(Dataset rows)
————
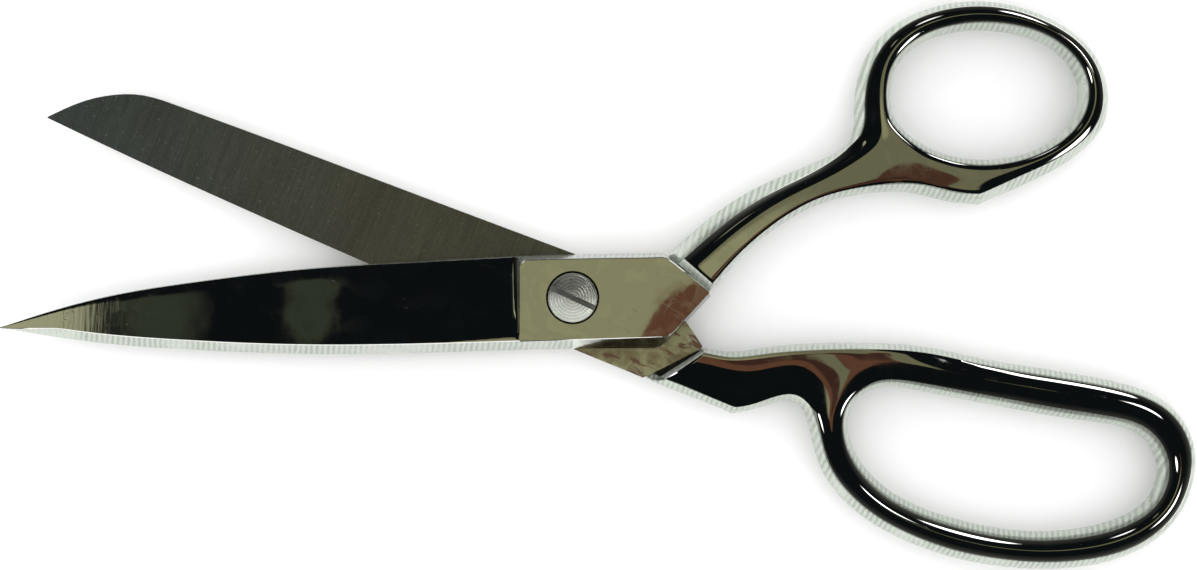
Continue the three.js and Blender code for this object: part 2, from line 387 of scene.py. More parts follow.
def handle(name, spec):
    """The shank, from inside the pad to the bow, and the bow, all round its hole.

    In spec, buried, shank and ring are the ribs inside the pad, along the shank and round the
    bow, and web_rim is the rest of the hole. Heights run from one ridge of a rib to the other: at
    the shank's root, along it and at its end, round the bow, and where the bow starts from the
    web (entry) and comes back to it (leave). web_middle is for the two columns between those.
    web_ribs is over how many ribs the bow changes at either end. The sharp values crease
    ridges, and the corners crease the outer flank of single ribs."""
    cage = Cage()
    buried, shank, ring = spec["buried"], spec["shank"], spec["ring"]
    outer = [line[0] for line in shank + ring] + [line[1] for line in shank[::-1]]
    outer = spread(outer, closed=False)
    hole = spread([line[1] for line in ring] + spec["web_rim"], closed=True)
    upper, lower = outer[: len(shank)], outer[: -len(shank) - 1 : -1]
    outer = outer[len(shank) : -len(shank)]

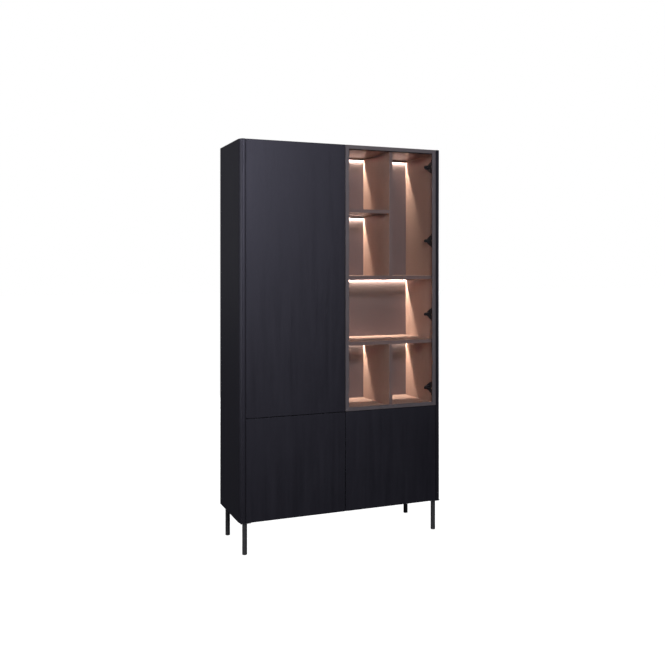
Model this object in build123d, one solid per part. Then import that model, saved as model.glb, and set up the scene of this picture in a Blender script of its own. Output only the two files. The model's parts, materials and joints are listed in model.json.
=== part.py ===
from build123d import *
import os

# Display cabinet in millimetres: +Z up, the front faces -Y, +X is to the right of
# someone who faces it. The origin is on the floor under the middle of the cabinet.

# ---- overall sizes ----
WIDTH = 1150.0            # over the outer faces of the two side panels
DEPTH = 390.0             # side panels, front to rear
CARCASS_HEIGHT = 1935.0   # side panels, bottom to top
LEG_HEIGHT = 165.0        # floor to the underside of the carcass

# ---- boards ----
SIDE_T = 30.0             # side panels
BOARD_T = 22.0            # top, bottom and centre partition
SHELF_T = 19.0            # fixed shelves, niche boards, loose shelves
BACK_T = 8.0              # rear panel and niche lining
POST_W = 20.0             # rounded outer front edge of each side panel, across its front
POST_D = 38.0             # the same rounding, along its side
EDGE_ROUND = 1.0          # softened edges of the solid doors
BACK_INSET = 2.0          # rear panel in from the rear edges
REBATE = 10.0             # rebate for the rear panel, into the boards' width
BACK_PLAY = 0.5           # rear panel to the rebate's wall
CABLE_SPACE = 8.0         # between the niche lining and the rear panel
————
(Short exercise) Please return every line from the first one in the records above down to the line containing "round its hole.", including both, exactly as written and nothing more.

(Result of this exercise)
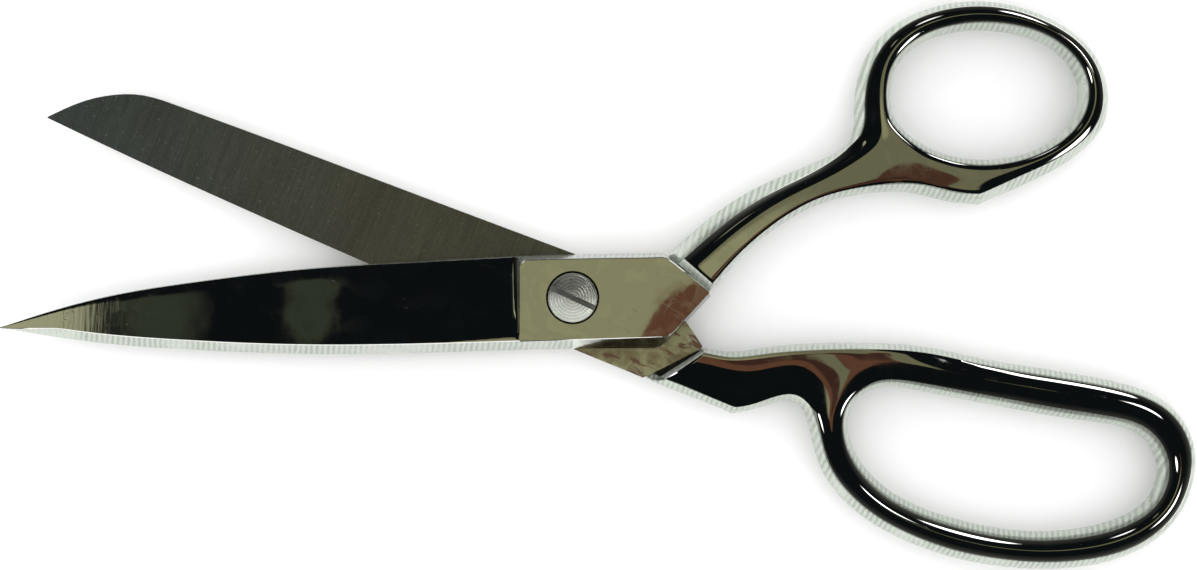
Continue the three.js and Blender code for this object: part 2, from line 387 of scene.py. More parts follow.
def handle(name, spec):
    """The shank, from inside the pad to the bow, and the bow, all round its hole.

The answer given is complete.